The big storytelling challenge for this franchise, obviously, is finding opposition for the JSDF. They can steamroller anything. There's nothing here they couldn't kill, although a god or a fire dragon would give them a fight. A villain would have to be demented to think he could oppose them... and that's what we have in Prince Zorzal, whose idea of mercy is to rape a prisoner-of-war personally instead of letting her be gang-raped by his men. That's not just talk either. He commits a rape in his introductory scene, while another of his victims is a girl kidnapped from our world who's been his prisoner since before the first attempted invasion. This has been toned down from the manga, incidentally, e.g. his sex slaves being allowed to wear a few rags in the anime, although they're still hardly modesty-preserving. He also orders the assassination of a fifteen-year-old girl for the crime of being more popular than him. Zorzal is an abomination, but he's not the only hate figure. Tyuule is trying to start another war, the Pied Piper manipulates others into committing his murders and the biggest bastard of all is that god in ep.17.

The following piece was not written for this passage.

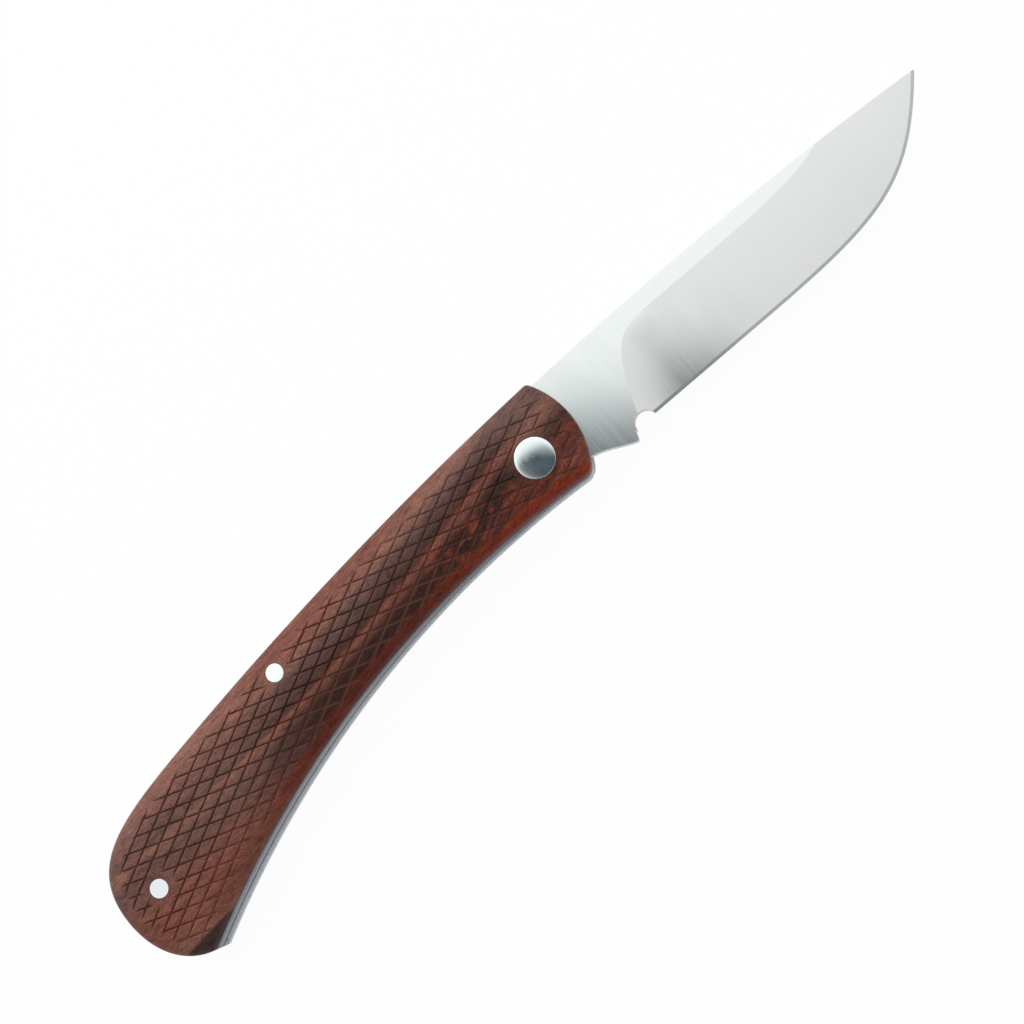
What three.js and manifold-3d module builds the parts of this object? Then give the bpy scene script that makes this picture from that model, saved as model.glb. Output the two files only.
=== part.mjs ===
// A folding pocket knife, held open and shut by a spring along its back.
// Two wooden scales on steel liners carry the blade's pivot and the spring's two pins.
// Millimetres. The pivot axis is Z, X runs from the pivot towards the point of the open blade,
// Y towards the back of the handle, and z = 0 is the flat side that the knife lies on.
import * as THREE from "three";
import { mergeVertices } from "three/addons/utils/BufferGeometryUtils.js";
import Module from "manifold-3d";

// Thicknesses, from the side it lies on upwards
const scaleThickness = 3.8;
const linerThickness = 1.2;
const washerThickness = 0.2;
const bladeStock = 2.6;

// Clearances
const runningGap = 0.02; // faces that slide on each other
const pivotClearance = 0.05; // radial, blade and washers on the pivot
const pinClearance = 0.02; // radial, fixed pins in their holes
const springGap = 0.1; // tang to spring, with the blade open
const flushInset = 0.05; // spring's back below the liners' back
const barrelGap = 0.1; // end of the pivot barrel to the screw's head

// Handle seen from the side: a front arc, a long back arc, the butt and a hollow belly
const frontRadius = 15.7;
const frontCentre = new THREE.Vector2(-6.6, 2.5);
const backRadius = 643;
const backCrest = new THREE.Vector2(31, 11.35);
const buttReach = 102.6; // pivot to the end of the butt
const buttDrop = 14.4; // how far the end of the butt hangs below the pivot
const buttLength = 27.5; // end of the butt to where the back leaves its long arc
const buttShoulder = 18.2; // fullness of the butt's upper turn, along the back
const buttUpperTurn = 11.9;
const buttLowerTurn = 6.65;
const buttHeel = 7.35; // the lower turn comes in this far from the butt's side of its corner
const buttHeelRise = 0.6; // and from this far above it
const buttCornerPlace = new THREE.Vector2(10.8, -27.97); // outer belly corner, X from the butt's end
const bellyCrest = new THREE.Vector2(-8, -7.21); // highest point of the liners' hollow belly
const bellyRadius = 185.1;
const frontCornerRadius = 0.9; // between front arc and back
const chinRadius = 2.2; // between front arc and belly

// The wood stops short of the liners along the belly
const woodBellyCrest = new THREE.Vector2(-9.7, -6.77);
const woodBellyRadius = 181.6;

// Crown of each scale: how far in from the edge the surface reaches each share of its height
const crownEdge = 1.1; // straight wall above the liner
const crownWidth = 6; // from the edge to the flat top
const middleLineEnd = 14.4; // from the end of the butt
const crownLimit = 0.9; // no ring of the crown is drawn in further towards the middle line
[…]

The season ends with remarkably few of these villains dead or in captivity. (Entire legions of their troops get bloodily gunned down, though.) I presume Season 3 is in production, then.
While I'm discussing the show's sexuality, there's also some tame fanservice (no significant nudity, but some cleavage-friendly outfits) and one possibly squicky romance. It involves a man in his thirties and a twelve-year-old girl. For a while it's one-sided and played for some of the show's best laughs, but then events force a development (admittedly to save lives) and suddenly both sides seem to be taking it seriously. Um. Right. Er. Admittedly they're both planning to wait and he keeps desperately insisting that he won't break any laws, but that was, um... well, anime.
Mind you, that twelve-year-old girl (Sherry) also happens to be the show's toughest, smartest character. She's awesome. "I will not look away from the people who are dying because of me." In comparison, for me the nearest thing this show has to a fault is that its regulars can be a bit on the bland side. You like them, but they're hardly unforgettable. The soldiers are soldiers. Tuka is in father-related denial that will topple into severe mental instability, but she oddly manages to achieve this without having that much personality. You care for her. You like her. It's just that she's just nice and normal, except for the sanity-threatening delusions. Lelei's a bit on the anonymous side too (although her sister's funny). She's cool and the second-cleverest character after Sherry, which in this show means something. However she doesn't have any quirks.
Rory Mercury's an instant standout, though. It's hard to overlook a gloating, sadistic tease who regards death as an aphrodisiac and yet is also on the side of the good guys.
I did notice that all the show's couples are human. Since it's a multi-species fantasy environment with hot elves, this seems a bit of a coincidence. I hope it's not some kind of right-wing racial purity thing from the author. Mind you, not counting the surprise couples at the end, I also noticed that the two girls who get a bloke are the cleverest (good) and youngest (hmmm). I'm getting technical there in the case of Itami, though.
I still like this show a lot. It's fun and easy to watch, although admittedly some people are more agitated by its politics than I am. I do get the impression that the story's been bashed quite hard to achieve that entertaining tone, though. The rape, the bloodbaths and more suggest that the material's natural direction might well be much darker. However I enjoy watching these characters and I think the story's tough edges make it a good deal more interesting. I even like this season's relative disinterest in its main character! Theoretically Itami's like any number of light novel protagonists, i.e. the modest, all-conquering hero who's surrounded by girls and yet ignoring their attentions. Even his otaku tendencies are a common anime trait. However he's involved surprisingly little in this season, while his age and laid-back soldier attitudes differentiate him from the usual archetypes. This is a strong and occasionally startling show. I hope they make Season 3!